I am horrified that nobody listened to Brian Drysdale's cries for help; tormented by those avoidable deaths; disgusted by our uncaring society.
For those wildebeest, lost to the excesses of our needs, I am filled with guilt, compassion, sorrow and rage.
As for the truffle squishing, I'm thankful that not all news is a matter of life and death; shocked by this decadent act of wanton chocolate sabotage; and naturally, I am highly tickled.
But all we have considered are emotions.
What of fact? Do we care if these stories are true?
Fiction can be fun, but news is news, and never the twain should meet.
Not a journalist, I am merely a blabbermouth who is paid to give opinion, so I have the utmost respect for those professionals who take seriously the matter of accurately reporting news.
Those who leave their arse-groove in newsroom seats have to check their facts. They live by the rules of 'Who?' 'What?' 'When?' 'Where?' and 'How?'.
A few months ago I contacted a local journalist, who had reviewed in print a You Tube movie showing teenagers driving recklessly in a Galway car park.
Communicating privately, I told him that I had been approached by parents of teenage children who were furious about his coverage of this life-threatening activity.
He said that his journalistic responsibilities were intact, as all the facts were true.
My heart sank. There is far more to journalistic responsibility than fact. Integrity and social responsibility rate pretty highly too.
Facts are indeed the building blocks of news.
That's why it is so dangerous to run a front page lead story about asylum seekers and hotels when facts have not been checked. By the time your correction appears, the damage has been done.
The racist responses an erroneous story and patronising editorial evoked are already embedded in the Galwegian psyche.
I was shocked to find behind the correction of last week's story another editorial about how a recent murder victim's parents are waking up in Galway, when in fact, at that time, they were not in Ireland.
Yes, I know I am being petty, but a newspaper editor must check facts.
The Galway Advertiser is a vital and impressive part of Galway life. There cannot be a person under 40 in this city who has not queued on a Wednesday for the Accommodation Lists. When I want to find a job, I go to Business and Appointments in the Galway Advertiser, and then, when I realise I am not qualified for very much, I go to Situations Vacant.
The Galway Advertiser is an advertiser, and as such it is excellent. But there is a massive difference between a free advertiser and a newspaper that is paid for by the reader. Within these pages (save for this colyoom) you read stories that will have been robustly checked and well written.
Of course, nobody's perfect. Mistakes will be made and clarified . But if you want news, buy a newspaper, and if you want to find something to buy, pick up an advertising free sheet.
Despite persistent rumours of the end of all newspapers, you can in Galway now pick up a different paper each day, from Monday to Friday.
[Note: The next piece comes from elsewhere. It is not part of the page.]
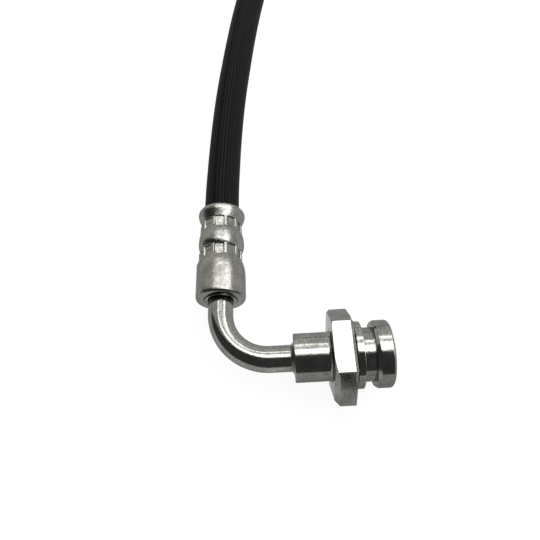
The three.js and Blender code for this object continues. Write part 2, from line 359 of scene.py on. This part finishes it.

More than anything, this glut of advertising shows only that there is still much cash in the coffers of local companies.
There is one matter it is important to clarify.
Figures appearing in two free local papers recently declared massive circulation rises, as compared with the sales figures of the rags of this Noble House.
Certainly, circulation of the Galway Advertiser has risen at my address by 200%, as where we used to receive nothing, we now have two copies put through our one front door every week, anytime between Thursday and Sunday.
When Galway First was launched, we had to call and ask them to take away a bundle that had been dumped at the end of our street.
A friend who lives in a block of 15 flats claims his building took delivery of 50 Galway Advertisers last week.
If we gave away this Noble Rag, and filled empty swimming pools with bundles of unread papers, we could 'circulate' more copies than any paper in the world.
If you want to believe what you read, try one paper per household, paid for and read from cover to cover.
And never forget, beyond all those depressing headlines, there may well be some truffle squishing going down!